* [INSTRUCTION] Write out exactly the lines below that run from the one containing "Keep writing the" through the one containing "sun.parent = rig", both included, with no other lines.

---- MATERIALS PROVIDED

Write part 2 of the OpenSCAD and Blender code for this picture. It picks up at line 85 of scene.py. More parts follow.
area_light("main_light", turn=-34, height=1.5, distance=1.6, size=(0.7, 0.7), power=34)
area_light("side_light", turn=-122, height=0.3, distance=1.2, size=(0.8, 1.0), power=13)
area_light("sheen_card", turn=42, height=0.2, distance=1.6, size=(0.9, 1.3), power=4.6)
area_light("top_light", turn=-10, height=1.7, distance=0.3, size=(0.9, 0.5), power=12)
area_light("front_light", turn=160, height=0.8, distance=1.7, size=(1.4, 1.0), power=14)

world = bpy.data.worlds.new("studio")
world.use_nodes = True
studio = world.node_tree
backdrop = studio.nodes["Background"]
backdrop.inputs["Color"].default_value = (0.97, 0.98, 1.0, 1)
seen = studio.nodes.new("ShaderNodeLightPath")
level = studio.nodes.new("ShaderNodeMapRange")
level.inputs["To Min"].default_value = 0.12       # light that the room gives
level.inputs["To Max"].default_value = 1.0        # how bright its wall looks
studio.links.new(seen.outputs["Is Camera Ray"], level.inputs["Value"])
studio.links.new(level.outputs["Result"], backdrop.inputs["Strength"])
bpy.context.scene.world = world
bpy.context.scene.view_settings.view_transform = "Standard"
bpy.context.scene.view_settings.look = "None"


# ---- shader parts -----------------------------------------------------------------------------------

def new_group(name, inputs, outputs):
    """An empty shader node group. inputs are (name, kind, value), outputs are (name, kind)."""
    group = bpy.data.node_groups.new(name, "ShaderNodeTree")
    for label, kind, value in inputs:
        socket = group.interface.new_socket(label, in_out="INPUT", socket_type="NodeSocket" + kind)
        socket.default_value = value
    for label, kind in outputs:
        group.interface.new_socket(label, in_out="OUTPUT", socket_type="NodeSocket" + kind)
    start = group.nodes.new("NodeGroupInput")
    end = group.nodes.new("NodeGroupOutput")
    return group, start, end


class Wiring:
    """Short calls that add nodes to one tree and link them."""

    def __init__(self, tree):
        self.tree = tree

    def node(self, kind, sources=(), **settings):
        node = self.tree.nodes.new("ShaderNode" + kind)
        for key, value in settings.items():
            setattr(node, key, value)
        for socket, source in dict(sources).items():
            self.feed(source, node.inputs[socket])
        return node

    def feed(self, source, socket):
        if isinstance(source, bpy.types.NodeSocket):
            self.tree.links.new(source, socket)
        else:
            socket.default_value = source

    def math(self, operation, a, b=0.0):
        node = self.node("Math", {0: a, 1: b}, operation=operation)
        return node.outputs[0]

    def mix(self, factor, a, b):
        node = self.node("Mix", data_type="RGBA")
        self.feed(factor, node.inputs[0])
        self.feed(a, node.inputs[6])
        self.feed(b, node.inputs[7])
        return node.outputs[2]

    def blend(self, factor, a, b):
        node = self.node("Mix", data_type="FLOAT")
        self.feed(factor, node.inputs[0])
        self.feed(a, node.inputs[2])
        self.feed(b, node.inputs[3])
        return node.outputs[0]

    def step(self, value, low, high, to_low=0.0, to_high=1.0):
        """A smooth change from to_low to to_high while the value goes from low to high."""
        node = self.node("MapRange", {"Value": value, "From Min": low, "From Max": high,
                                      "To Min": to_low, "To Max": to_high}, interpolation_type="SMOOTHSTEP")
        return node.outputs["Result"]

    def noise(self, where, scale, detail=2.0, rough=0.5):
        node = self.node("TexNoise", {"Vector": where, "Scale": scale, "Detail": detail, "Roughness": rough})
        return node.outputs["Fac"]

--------
---- MATERIALS PROVIDED

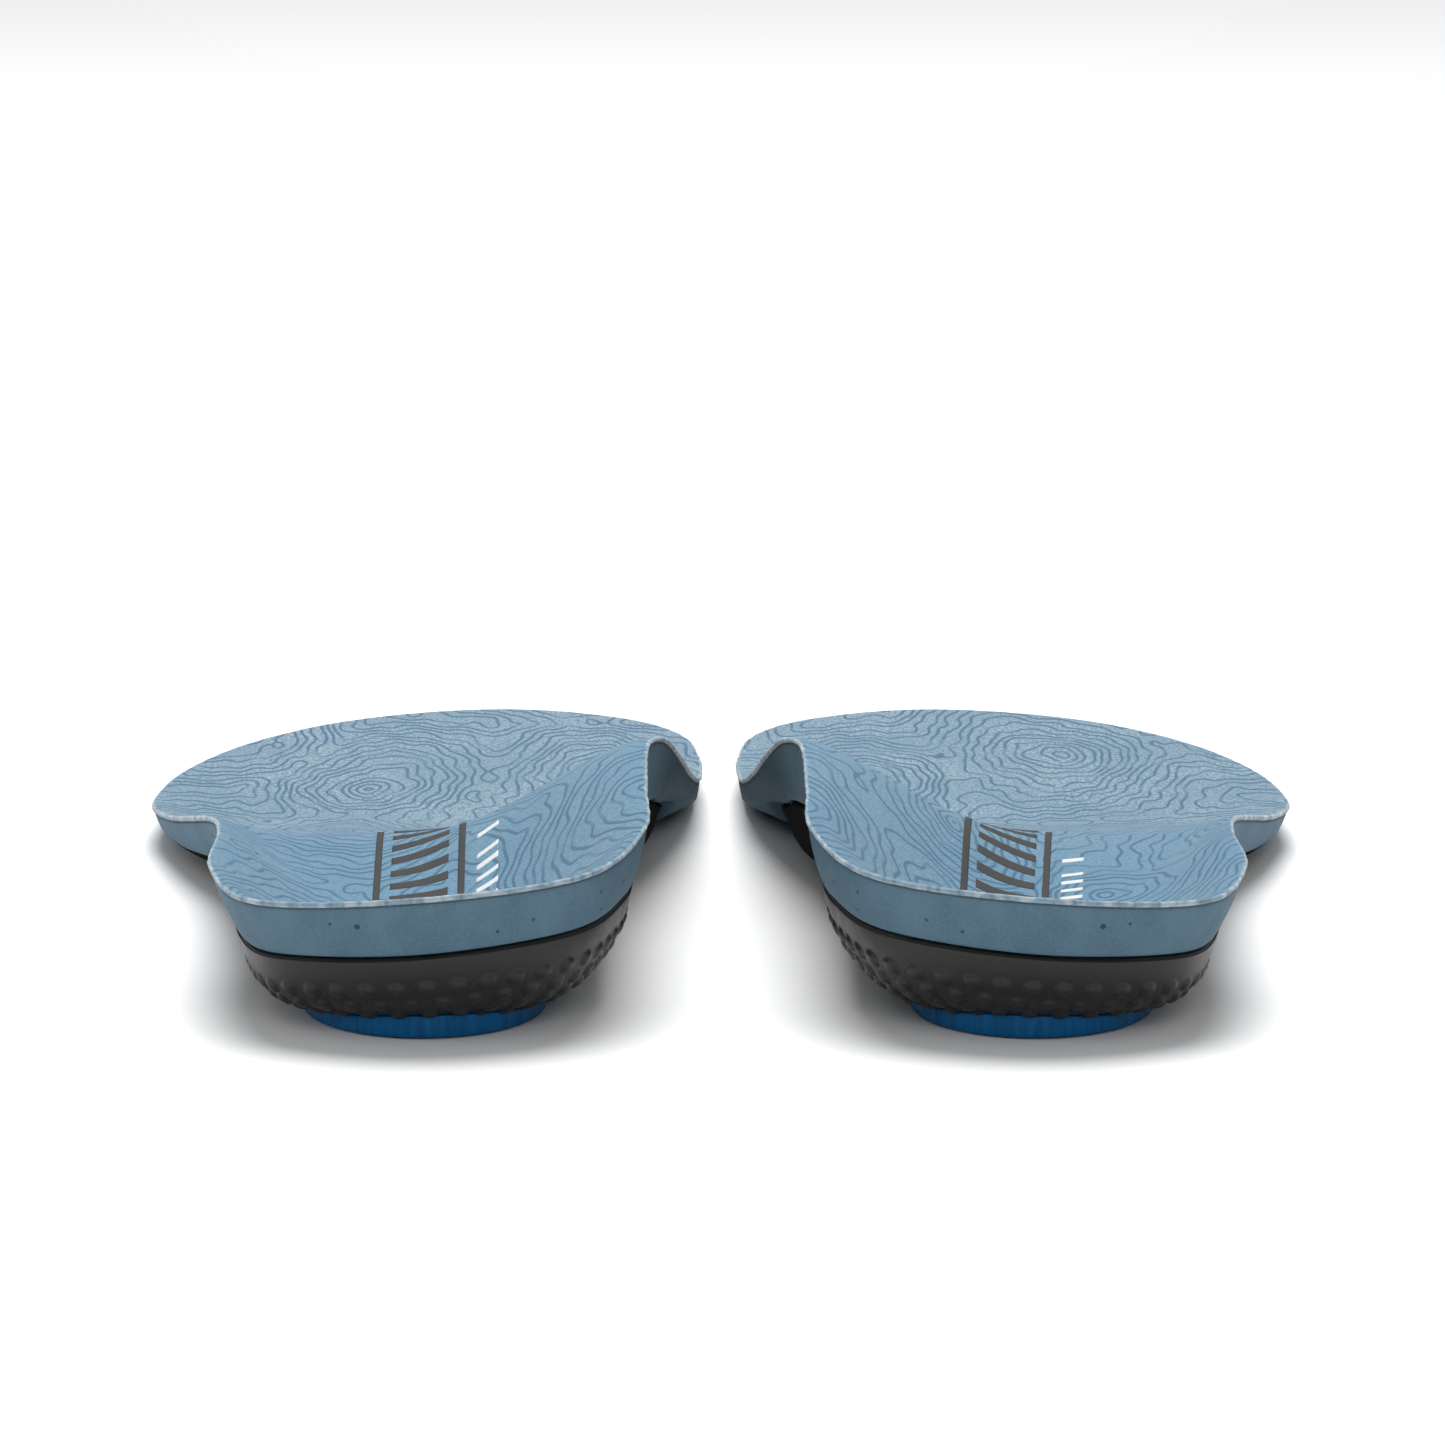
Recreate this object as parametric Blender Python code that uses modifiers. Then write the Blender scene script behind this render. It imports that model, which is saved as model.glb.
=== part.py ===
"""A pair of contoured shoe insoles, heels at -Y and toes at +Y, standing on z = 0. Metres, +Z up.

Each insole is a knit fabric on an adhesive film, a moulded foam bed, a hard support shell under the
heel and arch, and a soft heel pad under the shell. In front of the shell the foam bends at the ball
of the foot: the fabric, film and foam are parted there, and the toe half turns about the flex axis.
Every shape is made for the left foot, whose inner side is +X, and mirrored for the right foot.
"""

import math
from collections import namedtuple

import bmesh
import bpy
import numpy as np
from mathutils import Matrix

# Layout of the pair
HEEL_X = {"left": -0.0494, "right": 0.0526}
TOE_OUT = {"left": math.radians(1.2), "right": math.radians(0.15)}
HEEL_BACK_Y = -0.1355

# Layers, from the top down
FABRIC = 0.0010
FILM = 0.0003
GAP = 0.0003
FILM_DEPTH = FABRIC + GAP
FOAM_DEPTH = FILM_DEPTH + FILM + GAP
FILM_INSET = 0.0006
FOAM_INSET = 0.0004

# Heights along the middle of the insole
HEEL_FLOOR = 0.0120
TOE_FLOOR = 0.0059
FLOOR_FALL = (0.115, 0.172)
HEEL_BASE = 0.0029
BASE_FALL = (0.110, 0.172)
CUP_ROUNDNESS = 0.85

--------
---- MATERIALS PROVIDED

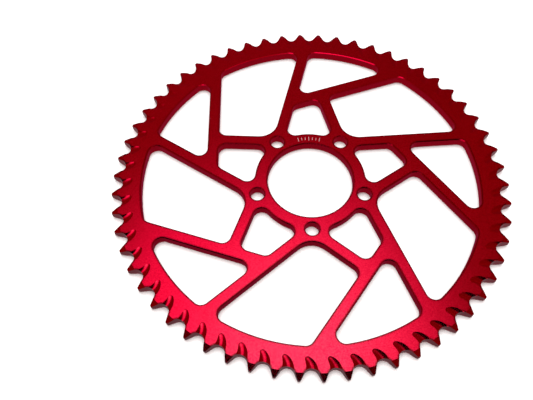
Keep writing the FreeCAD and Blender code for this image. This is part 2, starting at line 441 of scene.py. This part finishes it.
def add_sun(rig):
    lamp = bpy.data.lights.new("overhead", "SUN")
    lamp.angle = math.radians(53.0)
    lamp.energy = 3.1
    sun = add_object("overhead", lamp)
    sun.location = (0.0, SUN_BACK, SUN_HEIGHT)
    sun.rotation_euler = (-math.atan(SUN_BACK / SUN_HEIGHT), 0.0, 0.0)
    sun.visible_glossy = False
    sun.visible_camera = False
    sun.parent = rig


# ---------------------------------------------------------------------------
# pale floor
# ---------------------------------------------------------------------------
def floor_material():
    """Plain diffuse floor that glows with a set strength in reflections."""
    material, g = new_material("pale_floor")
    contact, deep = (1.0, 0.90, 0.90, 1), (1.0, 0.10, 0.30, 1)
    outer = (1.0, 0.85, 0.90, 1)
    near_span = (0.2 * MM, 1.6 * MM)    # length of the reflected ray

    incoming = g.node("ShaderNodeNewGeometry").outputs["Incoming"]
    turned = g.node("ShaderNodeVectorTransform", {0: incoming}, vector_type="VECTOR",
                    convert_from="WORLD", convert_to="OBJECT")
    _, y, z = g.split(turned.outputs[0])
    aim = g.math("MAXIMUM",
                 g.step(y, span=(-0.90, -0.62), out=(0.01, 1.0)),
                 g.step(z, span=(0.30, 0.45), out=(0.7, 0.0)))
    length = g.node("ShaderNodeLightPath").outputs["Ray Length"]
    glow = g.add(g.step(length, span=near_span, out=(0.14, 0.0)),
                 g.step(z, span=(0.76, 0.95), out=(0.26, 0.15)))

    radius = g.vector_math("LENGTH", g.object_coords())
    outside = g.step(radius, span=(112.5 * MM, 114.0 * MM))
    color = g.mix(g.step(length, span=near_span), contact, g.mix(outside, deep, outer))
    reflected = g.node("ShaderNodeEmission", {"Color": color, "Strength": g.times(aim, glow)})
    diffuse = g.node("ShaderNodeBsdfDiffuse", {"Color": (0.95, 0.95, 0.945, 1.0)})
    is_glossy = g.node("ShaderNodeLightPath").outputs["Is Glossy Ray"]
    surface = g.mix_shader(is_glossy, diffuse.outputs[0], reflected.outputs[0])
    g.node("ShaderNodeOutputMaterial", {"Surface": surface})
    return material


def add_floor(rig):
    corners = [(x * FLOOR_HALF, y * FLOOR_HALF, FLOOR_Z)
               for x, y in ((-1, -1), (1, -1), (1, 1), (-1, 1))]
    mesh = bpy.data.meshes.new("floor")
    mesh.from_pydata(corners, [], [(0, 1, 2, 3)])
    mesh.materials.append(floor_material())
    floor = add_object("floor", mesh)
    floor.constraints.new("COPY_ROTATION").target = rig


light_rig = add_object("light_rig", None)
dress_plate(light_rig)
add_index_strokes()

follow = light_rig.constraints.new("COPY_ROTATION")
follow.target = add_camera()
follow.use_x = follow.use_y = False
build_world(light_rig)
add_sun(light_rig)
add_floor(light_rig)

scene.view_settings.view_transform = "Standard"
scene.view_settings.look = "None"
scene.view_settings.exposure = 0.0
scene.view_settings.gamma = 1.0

--------

* [SOLUTION FOR THIS PROBLEM]
Keep writing the FreeCAD and Blender code for this image. This is part 2, starting at line 441 of scene.py. This part finishes it.
def add_sun(rig):
    lamp = bpy.data.lights.new("overhead", "SUN")
    lamp.angle = math.radians(53.0)
    lamp.energy = 3.1
    sun = add_object("overhead", lamp)
    sun.location = (0.0, SUN_BACK, SUN_HEIGHT)
    sun.rotation_euler = (-math.atan(SUN_BACK / SUN_HEIGHT), 0.0, 0.0)
    sun.visible_glossy = False
    sun.visible_camera = False
    sun.parent = rig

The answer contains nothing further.